#### WORK REQUIRED:
In the records below, find the line that contains "Write the three.js" and the line that contains "const HIP_TURN = 12;". Set down exactly those lines and every line between them, and nothing more.

#### Object modeling scripts:
++++++++++++++++++++
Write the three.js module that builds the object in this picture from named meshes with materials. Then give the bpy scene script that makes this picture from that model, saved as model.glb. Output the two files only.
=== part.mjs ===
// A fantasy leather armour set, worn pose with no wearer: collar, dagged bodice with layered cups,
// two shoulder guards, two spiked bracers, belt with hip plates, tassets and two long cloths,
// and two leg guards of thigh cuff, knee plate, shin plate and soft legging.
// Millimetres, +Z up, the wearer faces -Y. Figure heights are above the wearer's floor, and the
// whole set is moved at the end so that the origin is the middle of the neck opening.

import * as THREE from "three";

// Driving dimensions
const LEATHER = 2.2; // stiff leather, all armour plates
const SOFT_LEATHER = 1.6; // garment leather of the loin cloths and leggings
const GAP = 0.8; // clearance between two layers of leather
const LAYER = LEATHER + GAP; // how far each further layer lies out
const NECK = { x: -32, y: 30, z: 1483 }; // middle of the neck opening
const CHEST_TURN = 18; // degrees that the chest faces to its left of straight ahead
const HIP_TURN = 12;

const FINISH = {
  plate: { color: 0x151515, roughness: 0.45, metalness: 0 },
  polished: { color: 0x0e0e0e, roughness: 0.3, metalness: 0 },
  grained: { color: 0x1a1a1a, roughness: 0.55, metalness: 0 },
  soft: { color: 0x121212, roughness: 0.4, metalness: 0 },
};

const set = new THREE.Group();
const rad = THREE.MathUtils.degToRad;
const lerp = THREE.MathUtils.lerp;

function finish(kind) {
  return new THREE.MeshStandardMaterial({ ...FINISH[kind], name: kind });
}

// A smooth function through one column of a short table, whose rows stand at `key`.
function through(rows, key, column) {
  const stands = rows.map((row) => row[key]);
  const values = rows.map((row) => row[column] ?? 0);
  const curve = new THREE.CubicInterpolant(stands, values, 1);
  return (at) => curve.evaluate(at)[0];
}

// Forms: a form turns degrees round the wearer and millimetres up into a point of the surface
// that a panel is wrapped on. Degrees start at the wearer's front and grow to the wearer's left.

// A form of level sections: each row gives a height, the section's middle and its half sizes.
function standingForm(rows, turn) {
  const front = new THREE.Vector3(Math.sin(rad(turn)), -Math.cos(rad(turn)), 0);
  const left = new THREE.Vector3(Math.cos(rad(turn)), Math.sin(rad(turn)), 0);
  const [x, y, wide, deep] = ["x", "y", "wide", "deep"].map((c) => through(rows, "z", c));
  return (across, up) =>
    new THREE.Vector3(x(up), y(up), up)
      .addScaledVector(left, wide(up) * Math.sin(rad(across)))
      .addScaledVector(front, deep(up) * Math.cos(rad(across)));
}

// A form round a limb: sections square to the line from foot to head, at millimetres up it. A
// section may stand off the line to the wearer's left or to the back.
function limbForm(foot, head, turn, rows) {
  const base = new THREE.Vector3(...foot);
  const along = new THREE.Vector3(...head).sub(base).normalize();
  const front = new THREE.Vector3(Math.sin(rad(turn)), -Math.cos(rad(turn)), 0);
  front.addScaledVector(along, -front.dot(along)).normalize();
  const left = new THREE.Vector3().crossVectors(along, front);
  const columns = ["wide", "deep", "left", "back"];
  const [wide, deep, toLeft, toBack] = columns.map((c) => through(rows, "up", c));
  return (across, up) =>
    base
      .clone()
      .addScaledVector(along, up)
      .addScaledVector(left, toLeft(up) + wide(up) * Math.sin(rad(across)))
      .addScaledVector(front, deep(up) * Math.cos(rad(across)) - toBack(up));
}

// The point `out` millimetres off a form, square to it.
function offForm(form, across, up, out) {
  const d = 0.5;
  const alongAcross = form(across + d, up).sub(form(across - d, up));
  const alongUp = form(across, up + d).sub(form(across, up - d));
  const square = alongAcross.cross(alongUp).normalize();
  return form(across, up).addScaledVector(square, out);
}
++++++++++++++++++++
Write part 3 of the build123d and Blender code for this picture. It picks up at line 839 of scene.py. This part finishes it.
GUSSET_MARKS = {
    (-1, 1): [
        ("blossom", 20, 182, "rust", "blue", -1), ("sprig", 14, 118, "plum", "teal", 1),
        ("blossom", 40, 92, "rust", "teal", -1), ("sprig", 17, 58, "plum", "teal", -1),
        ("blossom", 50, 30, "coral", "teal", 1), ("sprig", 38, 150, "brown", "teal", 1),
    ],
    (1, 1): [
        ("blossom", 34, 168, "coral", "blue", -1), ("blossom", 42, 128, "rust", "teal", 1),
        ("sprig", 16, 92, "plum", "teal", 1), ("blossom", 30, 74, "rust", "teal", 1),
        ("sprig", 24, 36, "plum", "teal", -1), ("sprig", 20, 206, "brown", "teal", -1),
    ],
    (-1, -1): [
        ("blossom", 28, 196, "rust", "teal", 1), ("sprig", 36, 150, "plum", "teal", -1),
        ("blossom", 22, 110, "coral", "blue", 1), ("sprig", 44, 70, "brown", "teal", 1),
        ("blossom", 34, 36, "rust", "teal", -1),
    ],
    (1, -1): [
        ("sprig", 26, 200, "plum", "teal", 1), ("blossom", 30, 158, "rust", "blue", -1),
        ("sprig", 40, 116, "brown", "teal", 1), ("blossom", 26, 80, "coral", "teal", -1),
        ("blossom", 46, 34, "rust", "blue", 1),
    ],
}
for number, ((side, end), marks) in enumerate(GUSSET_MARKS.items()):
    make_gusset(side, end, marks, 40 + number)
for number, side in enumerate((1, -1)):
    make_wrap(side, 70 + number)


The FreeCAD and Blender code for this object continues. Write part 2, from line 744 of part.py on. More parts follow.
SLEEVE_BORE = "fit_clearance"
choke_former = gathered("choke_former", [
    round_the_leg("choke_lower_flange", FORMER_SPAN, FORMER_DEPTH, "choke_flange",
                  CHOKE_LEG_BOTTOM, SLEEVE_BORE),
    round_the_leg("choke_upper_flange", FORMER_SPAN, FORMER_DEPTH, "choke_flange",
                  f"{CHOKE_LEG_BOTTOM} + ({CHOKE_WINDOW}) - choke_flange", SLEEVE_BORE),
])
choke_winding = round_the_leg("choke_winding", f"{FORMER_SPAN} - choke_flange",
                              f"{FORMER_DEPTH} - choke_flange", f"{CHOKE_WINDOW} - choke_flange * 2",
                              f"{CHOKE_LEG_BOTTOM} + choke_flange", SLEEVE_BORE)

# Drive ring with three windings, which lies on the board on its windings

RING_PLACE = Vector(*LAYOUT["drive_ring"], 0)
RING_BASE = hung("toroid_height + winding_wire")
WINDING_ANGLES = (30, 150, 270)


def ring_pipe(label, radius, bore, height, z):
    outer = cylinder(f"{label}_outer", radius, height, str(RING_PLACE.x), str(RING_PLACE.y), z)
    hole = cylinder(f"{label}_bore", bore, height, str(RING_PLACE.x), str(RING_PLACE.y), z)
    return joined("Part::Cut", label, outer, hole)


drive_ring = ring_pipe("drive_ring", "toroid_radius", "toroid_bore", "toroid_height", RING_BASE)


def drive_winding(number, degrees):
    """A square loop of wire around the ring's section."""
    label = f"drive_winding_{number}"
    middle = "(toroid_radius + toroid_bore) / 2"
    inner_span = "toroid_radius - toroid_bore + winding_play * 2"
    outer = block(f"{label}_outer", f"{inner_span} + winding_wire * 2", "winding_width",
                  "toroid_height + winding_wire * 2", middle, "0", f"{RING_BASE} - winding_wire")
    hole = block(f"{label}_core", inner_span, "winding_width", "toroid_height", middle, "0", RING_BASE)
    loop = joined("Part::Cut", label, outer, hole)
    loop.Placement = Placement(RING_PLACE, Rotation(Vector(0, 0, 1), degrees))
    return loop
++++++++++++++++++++
#### CORRECT RESPONSE:
Write the three.js module that builds the object in this picture from named meshes with materials. Then give the bpy scene script that makes this picture from that model, saved as model.glb. Output the two files only.
=== part.mjs ===
// A fantasy leather armour set, worn pose with no wearer: collar, dagged bodice with layered cups,
// two shoulder guards, two spiked bracers, belt with hip plates, tassets and two long cloths,
// and two leg guards of thigh cuff, knee plate, shin plate and soft legging.
// Millimetres, +Z up, the wearer faces -Y. Figure heights are above the wearer's floor, and the
// whole set is moved at the end so that the origin is the middle of the neck opening.

import * as THREE from "three";

// Driving dimensions
const LEATHER = 2.2; // stiff leather, all armour plates
const SOFT_LEATHER = 1.6; // garment leather of the loin cloths and leggings
const GAP = 0.8; // clearance between two layers of leather
const LAYER = LEATHER + GAP; // how far each further layer lies out
const NECK = { x: -32, y: 30, z: 1483 }; // middle of the neck opening
const CHEST_TURN = 18; // degrees that the chest faces to its left of straight ahead
const HIP_TURN = 12;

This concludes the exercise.